I am reminded of the book Booking Pleasure by Jack Matthews and the explanations he had for some of the items he found and some of the reasons he collected what he had. It's a book that I will be re-investing in sometime soon. But for now, I am trying to ween myself a bit of my own stacks of books. And weeding through my own layers of printed material.
I have read many of the books by Tony Hillerman but since his death I have decided to try and finish reading the series featuring Joe Leaphorn. I have been collecting books by Zora Neale Hurston as well, with the intention of reading. Reading and collecting can go hand and hand, but not necessarily. Some people collect book as a form of investment. Reading the books are, often, an afterthought.
Thursday, November 6, 2008
Kerouac as an innovator?

Okay, I need to confess....I had a copy of this book when it first came out and it was when I was a lot younger and the idea of having tape recorded transcripts as part of a book was not something that I was "having" at the time. I was maybe 19 when the book came out and I had read a bit about Kerouac enough to know that this was a book that had not yet been published but was an underground hit.
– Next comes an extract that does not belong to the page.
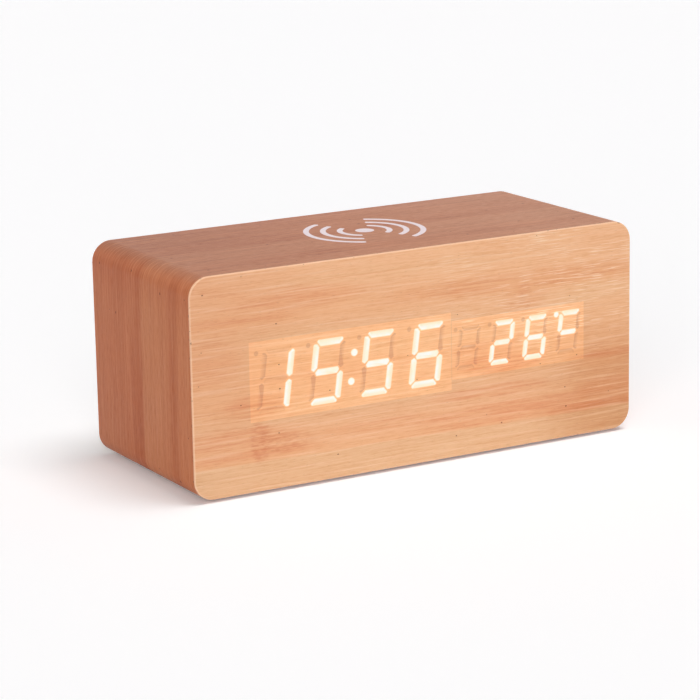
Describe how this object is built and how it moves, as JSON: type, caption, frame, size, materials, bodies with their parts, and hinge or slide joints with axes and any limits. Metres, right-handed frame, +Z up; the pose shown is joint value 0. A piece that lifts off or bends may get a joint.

But I thought it was boring as hell so I gave it to someone along the trail of my life. It's been an interesting and long path now, and I happened across another copy of this book.
I have since read the "cut-up" novels by William Burroughs and the tape recorded "novels" transcribed by Paul Bowles. The main reason I am bringing this up is that Visions of Cody was written in 1951-52 and a bit over 15 years later Andy Warhol became known as a "novelist" for his A which was a book that was entirely composed of recorded conversations.
1952 was before Brion Gysin's "accidental" discovery of cut-ups by about 5 years as well. Nowadays, no one would think twice of using technology to create fiction. I am aware of a professor at the University of Pennsylvania whose "alter ego" is a computer-generated 'poet' and this person's poetry is being published in journals - unaware of the hoax, if that's what it is - yet for me at THAT time, I didn't think much of his experimentations. Hopefully I have grown since then.